97% of recruiters use LinkedIn to source candidates — more than any other platform. Six people are hired through LinkedIn every minute. And engineers with fully optimized profiles are 40% more likely to receive recruiter InMails than engineers who treat LinkedIn as a backup resume.
The gap between a profile that surfaces in recruiter searches and one that doesn't has nothing to do with experience level. It's a formatting and keyword problem — the same translation problem that sinks resumes. The fixes are specific, learnable, and most engineers haven't done them.
Why Most Engineer Profiles Don't Get Found
LinkedIn runs on search. Recruiters don't browse — they search. They enter a job title ("senior backend engineer"), a skill ("Kubernetes"), a location, and sometimes a company type ("Series B"). The profiles that surface are the ones where those terms appear in the right fields with enough density.
Most engineers optimize their resume for search (keyword matching against job descriptions) but treat LinkedIn as a static snapshot of their resume. These are different surfaces with different ranking signals:
- Your headline is the highest-weight field in LinkedIn's search index
- Your About section is the second-highest-weight field
- Your experience descriptions matter for long-tail queries
- Your skills list affects both search ranking and endorsement visibility
If your headline says "Software Engineer at [Company]" and your About section is blank, you are invisible to recruiter searches for anything more specific than "software engineer" — which is exactly the query with the most competition.
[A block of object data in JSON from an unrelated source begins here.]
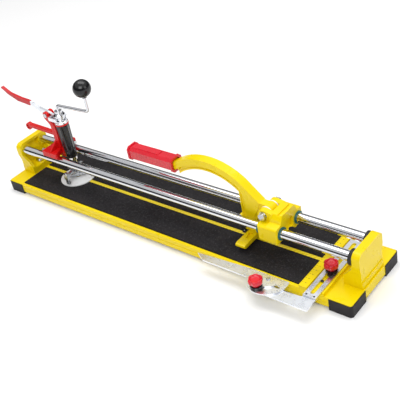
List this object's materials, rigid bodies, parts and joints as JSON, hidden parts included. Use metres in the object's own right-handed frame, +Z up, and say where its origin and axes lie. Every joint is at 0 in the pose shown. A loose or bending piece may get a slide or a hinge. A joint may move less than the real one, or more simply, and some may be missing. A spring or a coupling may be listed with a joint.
{
  "type": "manual tile cutter",
  "caption": "Manual rail tile cutter with a hinged scoring and breaking arm, an adjustable side guide with a mitre rule, and a crank-turned circular hole cutter on the same rails.",
  "frame": {"origin": "under the middle of the whole tool's bounding box, on the bench", "axes": "+X along the rails towards the fence end, +Y towards the back, +Z up"},
  "size_m": [0.7836, 0.181, 0.2407],
  "materials": {
    "yellow_paint": "semi-gloss canary yellow enamel on cast and pressed metal",
    "red_paint": "gloss red enamel on cast metal",
    "red_plastic": "satin crimson moulded plastic",
    "red_vinyl": "soft dipped vinyl, semi-gloss red",
    "black_plastic": "gloss black moulded plastic",
    "white_plastic": "matte white plastic",
    "teal_plastic": "low-friction teal plastic",
    "pad_rubber": "matte anthracite rubber with a light speckle",
    "foot_rubber": "matte dark grey moulded rubber",
    "black_rubber": "matte black rubber",
    "chrome_steel": "polished chrome-plated steel",
    "bright_zinc": "bright zinc-plated steel",
    "sheet_steel": "bright rolled sheet steel",
    "carbide": "ground tungsten carbide"
  },
  "bodies": {
    "base": {"base_tray": "yellow_paint", "rubber_feet": "foot_rubber", "tile_pad_front": "pad_rubber", "tile_pad_back": "pad_rubber", "breaker_strip": "yellow_paint", "protective_disc": "white_plastic", "rail_front": "chrome_steel", "rail_back": "chrome_steel", "end_bracket_right": "yellow_paint", "end_bracket_left": "yellow_paint", "rail_bumpers": "black_rubber", "bracket_bolts": "bright_zinc", "fence": "yellow_paint", "fence_stud": "bright_zinc", "fence_washer": "black_plastic"},
    "fence_knob": {"fence_knob": "red_plastic"},
    "guide": {"slotted_arm": "sheet_steel", "front_rule": "sheet_steel", "guide_rivets": "bright_zinc", "protractor_pivot": "bright_zinc", "mitre_stud": "bright_zinc", "mitre_washer": "black_plastic"},
    "mitre_rule": {"protractor_plate": "sheet_steel", "mitre_blade": "sheet_steel"},
    "mitre_knob": {"mitre_knob": "red_plastic"},
    "carriage": {"carriage_body": "yellow_paint", "rail_bushes": "teal_plastic", "hinge_bolt": "bright_zinc", "hinge_nut": "bright_zinc", "hinge_washers": "white_plastic"},
    "arm": {"arm_casting": "yellow_paint", "wheel_fork": "bright_zinc", "wheel_axle": "bright_zinc", "wheel_screw": "bright_zinc", "grip": "red_plastic", "grip_panel": "red_plastic", "grip_pins": "red_plastic", "foot_pin": "bright_zinc"},
    "scoring_wheel": {"scoring_wheel": "carbide"},
    "breaker_foot": {"breaker_foot": "yellow_paint"},
    "cutter": {"cutter_frame": "red_paint", "clamp_screws": "bright_zinc", "squeeze_handle": "red_paint", "lever_pin": "bright_zinc", "column_sleeve": "black_plastic", "column_ring": "red_paint", "column_bush": "chrome_steel"},
    "lift_lever": {"lever_bar": "sheet_steel", "lever_grip": "red_vinyl"},
    "feed": {"lift_collar": "chrome_steel"},
    "crank": {"crank_spindle": "chrome_steel", "head_block": "bright_zinc", "centre_foot": "bright_zinc"},
    "ball": {"ball_knob": "black_plastic"},
    "trammel": {"trammel_bar": "bright_zinc", "trammel_leg": "bright_zinc", "trammel_screw": "bright_zinc", "circle_axle": "bright_zinc"},
    "circle_wheel": {"circle_wheel": "carbide"}
  },
  "joints": [
    {"name": "carriage_slide", "type": "slide", "parent": "base", "child": "carriage", "axis": [1, 0, 0], "range_m": [-0.155, 0.095]},
    {"name": "arm_hinge", "type": "hinge", "parent": "carriage", "child": "arm", "pos_m": [0.2165, 0.02, 0.09], "axis": [0, 1, 0], "range_deg": [0, 20]},
    {"name": "scoring_wheel_spin", "type": "hinge", "parent": "arm", "child": "scoring_wheel", "pos_m": [0.1595, 0.02, 0.0305], "axis": [0, 1, 0], "continuous": true},
    {"name": "foot_rock", "type": "hinge", "parent": "arm", "child": "breaker_foot", "pos_m": [0.1795, 0.02, 0.043], "axis": [1, 0, 0], "range_deg": [-3, 3]},
    {"name": "cutter_slide", "type": "slide", "parent": "base", "child": "cutter", "axis": [1, 0, 0], "range_m": [-0.04, 0.15]},
    {"name": "spindle_feed", "type": "slide", "parent": "cutter", "child": "feed", "axis": [0, 0, 1], "range_m": [0, 0.011]},
    {"name": "lever_swing", "type": "hinge", "parent": "cutter", "child": "lift_lever", "pos_m": [-0.271, 0.02, 0.1545], "axis": [0, -1, 0], "range_deg": [0, 20.1]},
    {"name": "crank_turn", "type": "hinge", "parent": "feed", "child": "crank", "pos_m": [-0.2395, 0.02, 0.1], "axis": [0, 0, 1], "continuous": true},
    {"name": "ball_spin", "type": "hinge", "parent": "crank", "child": "ball", "pos_m": [-0.1605, 0.026, 0.2245], "axis": [0, 0, 1], "continuous": true},
    {"name": "trammel_slide", "type": "slide", "parent": "crank", "child": "trammel", "axis": [0.1959, -0.9806, 0], "range_m": [-0.012, 0.003]},
    {"name": "circle_wheel_spin", "type": "hinge", "parent": "trammel", "child": "circle_wheel", "pos_m": [-0.23362, -0.00942, 0.0296], "axis": [0.1959, -0.9806, 0], "continuous": true},
    {"name": "guide_slide", "type": "slide", "parent": "base", "child": "guide", "axis": [0, 1, 0], "range_m": [-0.06, 0.003]},
    {"name": "mitre_swing", "type": "hinge", "parent": "guide", "child": "mitre_rule", "pos_m": [0.256, -0.0575, 0.0244], "axis": [0, 0, -1], "range_deg": [0, 30]},
    {"name": "mitre_knob_turn", "type": "hinge", "parent": "guide", "child": "mitre_knob", "pos_m": [0.2495, -0.079, 0.035], "axis": [0, 0, 1], "continuous": true},
    {"name": "fence_knob_turn", "type": "hinge", "parent": "base", "child": "fence_knob", "pos_m": [0.3297, 0.0015, 0.035], "axis": [0, 0, 1], "continuous": true}
  ],
  "couplings": [
    {"joint": "lever_swing", "follows": "spindle_feed", "rad_per_m": 31.75}
  ]
}
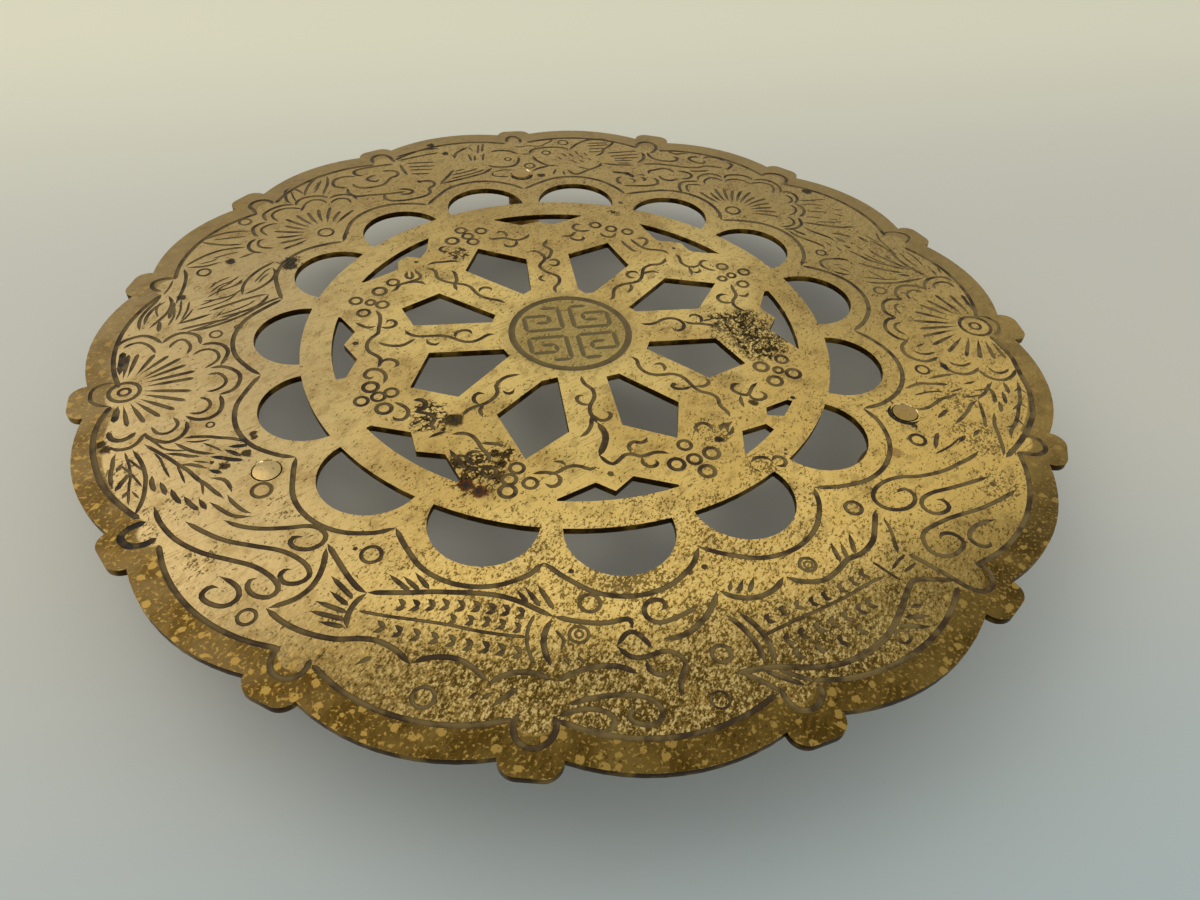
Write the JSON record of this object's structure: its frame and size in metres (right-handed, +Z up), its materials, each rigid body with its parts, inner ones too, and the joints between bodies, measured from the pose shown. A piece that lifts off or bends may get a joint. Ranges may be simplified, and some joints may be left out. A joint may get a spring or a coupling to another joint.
{
  "type": "trivet",
  "caption": "Round pierced brass trivet: a flat engraved plate with a scalloped rim and a rayed wheel at its middle, standing on turned legs.",
  "frame": {"origin": "on the table, under the middle of the scalloped rim", "axes": "+Z up, +Y towards the rear leg"},
  "size_m": [0.2301, 0.2284, 0.0264],
  "materials": {
    "plate_brass": "aged, hand engraved, satin from wear",
    "leg_brass": "aged cast brass, turned, duller than the plate"
  },
  "bodies": {
    "root": {"plate": "plate_brass", "leg_rear": "leg_brass", "leg_left": "leg_brass", "leg_right": "leg_brass"}
  },
  "joints": []
}
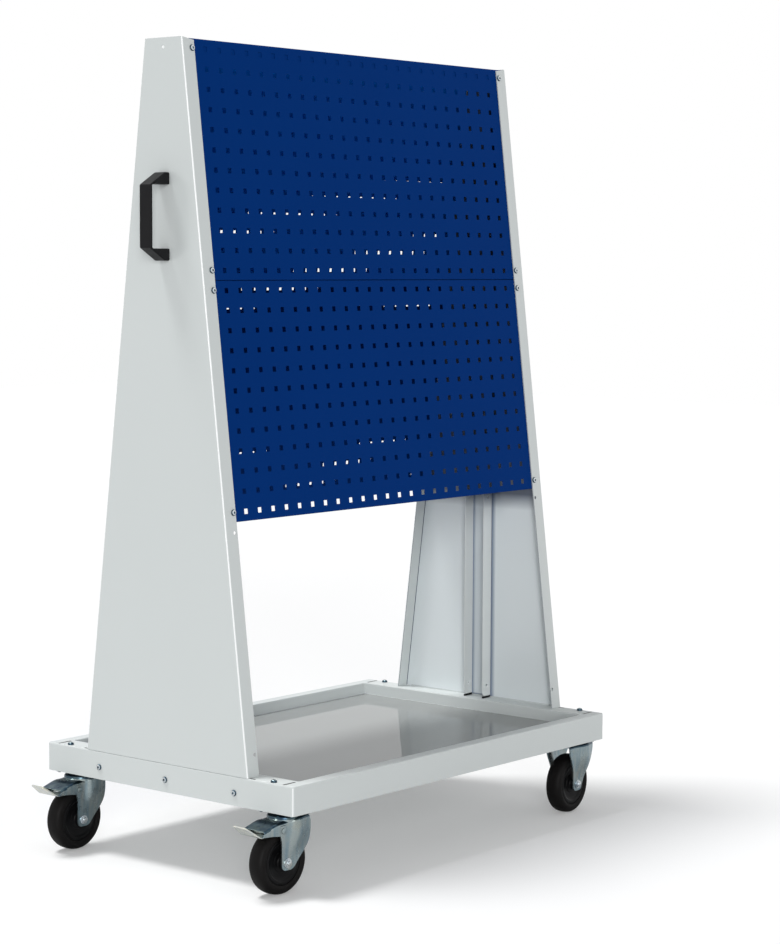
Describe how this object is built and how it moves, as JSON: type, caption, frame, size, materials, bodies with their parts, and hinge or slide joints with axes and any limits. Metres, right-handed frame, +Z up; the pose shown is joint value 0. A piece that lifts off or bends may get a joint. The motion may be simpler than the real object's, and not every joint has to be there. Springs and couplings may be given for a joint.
{
  "type": "mobile pegboard trolley",
  "caption": "Mobile pegboard trolley: a shallow steel tray on braked swivel castors, tapering end panels and sloping perforated panels on both long sides, with a pull handle.",
  "frame": {"origin": "on the floor, at the centre of the overall box seen from above; the trolley's own middle lies 40 mm to +X of it, because the brake pedals reach out at the -X end", "axes": "+X along the trolley's length, away from the handle and the braked castors; +Y towards the rear long side; +Z up"},
  "size_m": [1.0849, 0.661, 1.594],
  "materials": {
    "grey_paint": "light grey satin powder coat",
    "blue_paint": "gentian blue satin powder coat",
    "zinc": "bright zinc plated pressed steel",
    "handle_plastic": "black satin moulded plastic",
    "wheel_plastic": "dark moulded polypropylene",
    "tyre_rubber": "black solid rubber"
  },
  "bodies": {
    "trolley": {"base_tray": "grey_paint", "end_panel_left": "grey_paint", "end_panel_right": "grey_paint", "inner_channel_left": "grey_paint", "inner_channel_right": "grey_paint", "front_panel_upper": "blue_paint", "front_panel_lower": "blue_paint", "rear_panel_upper": "blue_paint", "rear_panel_lower": "blue_paint", "handle": "handle_plastic", "handle_screw_1": "zinc", "handle_screw_2": "zinc", "front_left_panel_screw_1": "zinc", "front_left_panel_screw_2": "zinc", "front_left_panel_screw_3": "zinc", "front_left_panel_screw_4": "zinc", "front_right_panel_screw_1": "zinc", "front_right_panel_screw_2": "zinc", "front_right_panel_screw_3": "zinc", "front_right_panel_screw_4": "zinc", "rear_left_panel_screw_1": "zinc", "rear_left_panel_screw_2": "zinc", "rear_left_panel_screw_3": "zinc", "rear_left_panel_screw_4": "zinc", "rear_right_panel_screw_1": "zinc", "rear_right_panel_screw_2": "zinc", "rear_right_panel_screw_3": "zinc", "rear_right_panel_screw_4": "zinc", "left_rail_screw_1": "zinc", "left_rail_screw_2": "zinc", "left_rail_screw_3": "zinc", "right_rail_screw_1": "zinc", "right_rail_screw_2": "zinc", "right_rail_screw_3": "zinc", "corner_bolt_1": "zinc", "corner_bolt_2": "zinc", "corner_bolt_3": "zinc", "corner_bolt_4": "zinc", "castor_plate_front_left": "zinc", "castor_plate_rear_left": "zinc", "castor_plate_front_right": "zinc", "castor_plate_rear_right": "zinc"},
    "swivel_front_left": {"castor_fork_front_left": "zinc", "axle_bolt_front_left": "zinc"},
    "wheel_front_left": {"wheel_centre_front_left": "wheel_plastic", "tyre_front_left": "tyre_rubber"},
    "pedal_front_left": {"brake_pedal_front_left": "zinc"},
    "swivel_rear_left": {"castor_fork_rear_left": "zinc", "axle_bolt_rear_left": "zinc"},
    "wheel_rear_left": {"wheel_centre_rear_left": "wheel_plastic", "tyre_rear_left": "tyre_rubber"},
    "pedal_rear_left": {"brake_pedal_rear_left": "zinc"},
    "swivel_front_right": {"castor_fork_front_right": "zinc", "axle_bolt_front_right": "zinc"},
    "wheel_front_right": {"wheel_centre_front_right": "wheel_plastic", "tyre_front_right": "tyre_rubber"},
    "swivel_rear_right": {"castor_fork_rear_right": "zinc", "axle_bolt_rear_right": "zinc"},
    "wheel_rear_right": {"wheel_centre_rear_right": "wheel_plastic", "tyre_rear_right": "tyre_rubber"}
  },
  "joints": [
    {"name": "swivel_turn_front_left", "type": "hinge", "parent": "trolley", "child": "swivel_front_left", "pos_m": [-0.42231, -0.2755, 0.15], "axis": [0, 0, 1], "continuous": true},
    {"name": "wheel_spin_front_left", "type": "hinge", "parent": "swivel_front_left", "child": "wheel_front_left", "pos_m": [-0.44228, -0.27445, 0.0625], "axis": [0.0523, 0.9986, 0], "continuous": true},
    {"name": "pedal_press_front_left", "type": "hinge", "parent": "swivel_front_left", "child": "pedal_front_left", "pos_m": [-0.45427, -0.27382, 0.125], "axis": [-0.0523, -0.9986, 0], "range_deg": [0, 8]},
    {"name": "swivel_turn_rear_left", "type": "hinge", "parent": "trolley", "child": "swivel_rear_left", "pos_m": [-0.42231, 0.2755, 0.15], "axis": [0, 0, 1], "continuous": true},
    {"name": "wheel_spin_rear_left", "type": "hinge", "parent": "swivel_rear_left", "child": "wheel_rear_left", "pos_m": [-0.44231, 0.2755, 0.0625], "axis": [0, 1, 0], "continuous": true},
    {"name": "pedal_press_rear_left", "type": "hinge", "parent": "swivel_rear_left", "child": "pedal_rear_left", "pos_m": [-0.45431, 0.2755, 0.125], "axis": [0, -1, 0], "range_deg": [0, 8]},
    {"name": "swivel_turn_front_right", "type": "hinge", "parent": "trolley", "child": "swivel_front_right", "pos_m": [0.49969, -0.2755, 0.15], "axis": [0, 0, 1], "continuous": true},
    {"name": "wheel_spin_front_right", "type": "hinge", "parent": "swivel_front_right", "child": "wheel_front_right", "pos_m": [0.47974, -0.2769, 0.0625], "axis": [-0.0698, 0.9976, 0], "continuous": true},
    {"name": "swivel_turn_rear_right", "type": "hinge", "parent": "trolley", "child": "swivel_rear_right", "pos_m": [0.49969, 0.2755, 0.15], "axis": [0, 0, 1], "continuous": true},
    {"name": "wheel_spin_rear_right", "type": "hinge", "parent": "swivel_rear_right", "child": "wheel_rear_right", "pos_m": [0.47972, 0.27655, 0.0625], "axis": [0.0523, 0.9986, 0], "continuous": true}
  ]
}
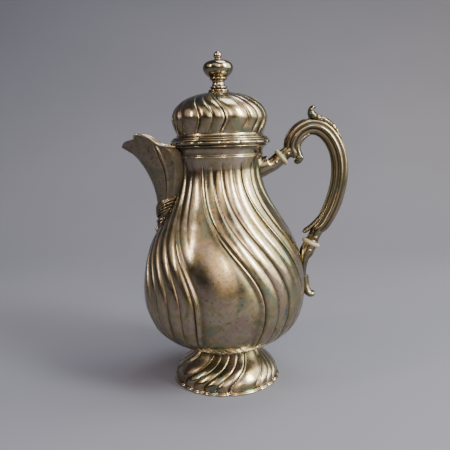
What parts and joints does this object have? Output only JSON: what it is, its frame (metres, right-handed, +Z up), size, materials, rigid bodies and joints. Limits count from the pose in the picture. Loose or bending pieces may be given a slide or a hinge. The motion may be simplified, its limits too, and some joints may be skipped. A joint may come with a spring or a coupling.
{
  "type": "coffee pot",
  "caption": "Fluted pear-shaped silver coffee pot with domed foot, lift-off domed lid with finial, open beak spout and scrolled handle on ivory rings.",
  "frame": {"origin": "centre of the foot at table level", "axes": "+Z up, +X towards the handle, -X towards the spout, Y across"},
  "size_m": [0.1643, 0.1198, 0.24],
  "materials": {
    "fluted_silver": "raised silver, polished and aged, with a warm uneven patina, fine pitting and dark valleys",
    "moulding_silver": "drawn silver wire and mouldings, bright on the edges and dark in the grooves",
    "cast_silver": "cast and chased silver with dark patina in the recesses",
    "silver": "polished silver, aged and softly scratched",
    "ivory": "satin cream ivory with a slight grain"
  },
  "bodies": {
    "pot": {"body_shell": "fluted_silver", "neck_collar": "moulding_silver", "mouth_rim": "moulding_silver", "foot_shell": "fluted_silver", "foot_rim": "moulding_silver", "foot_collar": "moulding_silver", "spout_shell": "silver", "spout_rim_wires": "moulding_silver", "spout_wrap": "cast_silver", "spout_drop": "cast_silver", "upper_socket": "silver", "upper_insulator": "ivory", "upper_insulator_pins": "silver", "upper_ferrule": "silver", "handle_grip": "cast_silver", "thumb_leaf": "cast_silver", "lower_ferrule": "silver", "lower_insulator": "ivory", "lower_insulator_pins": "silver", "lower_socket": "silver", "tail_scroll": "cast_silver"},
    "lid": {"lid_dome": "fluted_silver", "lid_flange": "moulding_silver", "lid_bezel": "silver", "finial_base": "silver", "finial_stem": "silver", "finial_bulb": "silver", "finial_ball": "silver", "finial_stud": "silver", "finial_washer": "silver", "finial_nut": "silver"}
  },
  "joints": [
    {"name": "lid_lift", "type": "slide", "parent": "pot", "child": "lid", "axis": [0, 0, 1], "range_m": [0, 0.06]}
  ]
}
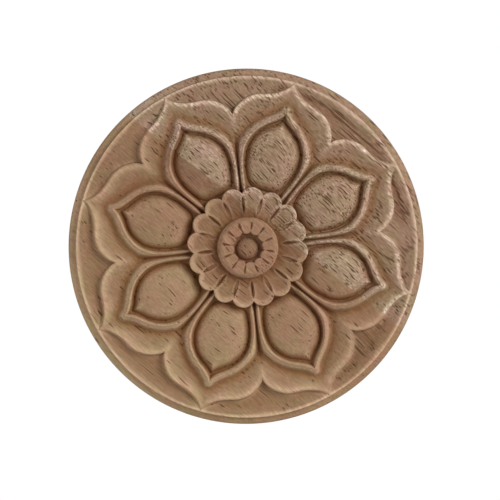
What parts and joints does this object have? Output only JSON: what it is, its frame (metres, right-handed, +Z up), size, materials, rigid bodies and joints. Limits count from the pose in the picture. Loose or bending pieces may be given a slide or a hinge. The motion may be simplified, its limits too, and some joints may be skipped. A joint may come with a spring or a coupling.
{
  "type": "carved wood rosette applique",
  "caption": "Round carved wood rosette with a flat back: lipped petals with domed eyes round a lobed ring and a scalloped boss, glued or pinned on as an ornament.",
  "frame": {"origin": "centre of the flat back", "axes": "+Y out of the flat back, towards what the rosette is fixed to; the carved face looks along -Y; +Z up as in the picture; +X to the right, seen from the front"},
  "size_m": [0.12, 0.013, 0.12],
  "materials": {
    "bare_wood": "bare, unfinished pale hardwood, carved and sanded, in two boards glued edge to edge"
  },
  "bodies": {
    "root": {"carved_rosette": "bare_wood"}
  },
  "joints": []
}
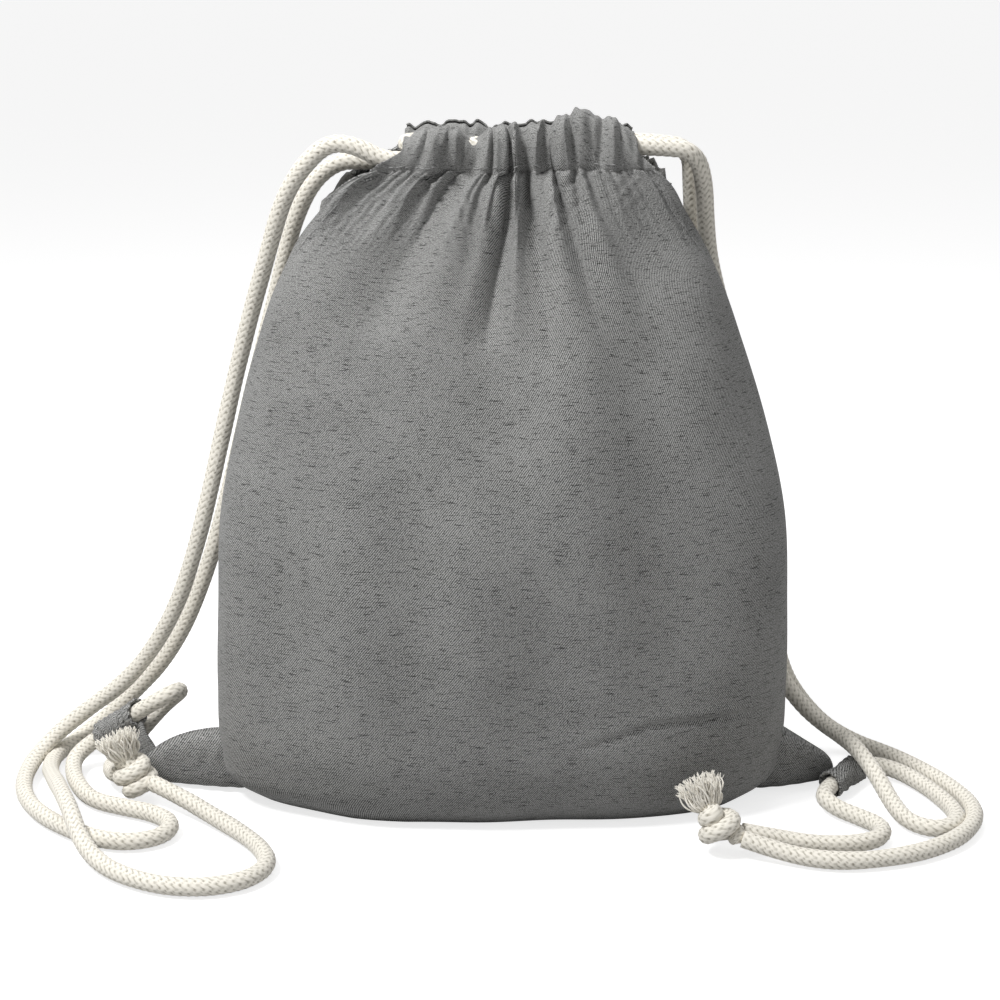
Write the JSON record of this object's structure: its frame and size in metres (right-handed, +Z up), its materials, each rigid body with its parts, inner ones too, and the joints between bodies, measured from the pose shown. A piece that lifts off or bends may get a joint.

The Headline: 220 Characters You're Probably Wasting
LinkedIn gives you 220 characters for your headline. The average engineer uses about 40 of them: their job title and company, nothing else.
Recruiters who search for "senior backend engineer AWS" aren't finding job titles — they're finding headlines. The engineers who surface are the ones whose headlines contain the actual terms recruiters type.
The formula that works:
[Seniority + Role] | [Specialization or domain] | [2–3 stack signals] | [Optional: outcome or seeking signal]
Before:
Senior Software Engineer at Acme Corp
After:
Senior Backend Engineer | Distributed systems & data infrastructure | Go · Python · AWS | Open to senior IC roles
The second headline appears in searches for "senior backend engineer," "distributed systems engineer," "Go engineer AWS," and "data infrastructure." The first appears in searches for "senior software engineer" and nothing else.
A few rules:
- Use the exact title recruiters search for, not your internal company title. If you're a "Principal Member of Technical Staff" externally you're a "Senior Software Engineer."
- Name your specialization explicitly — payment systems, ML infrastructure, mobile, security, embedded — not just "backend" or "full-stack."
- Include 2–3 core stack terms in the headline itself. Keywords in the headline carry more weight than keywords in skills or experience.
- Keep it readable. Pipes (
|) and dots (·) work better than commas for scannability.
The About Section: Your First 3 Lines Do All the Work
LinkedIn collapses the About section to roughly 300 characters before a "see more" click. Most visitors — including recruiters doing a quick evaluation — never click through. Your first 3 lines are your entire pitch.
Most engineer About sections are either blank or copy-pasted from their resume summary. Neither works. A blank section reads as "this person didn't put effort in." A resume-paste reads as "this person didn't understand the medium."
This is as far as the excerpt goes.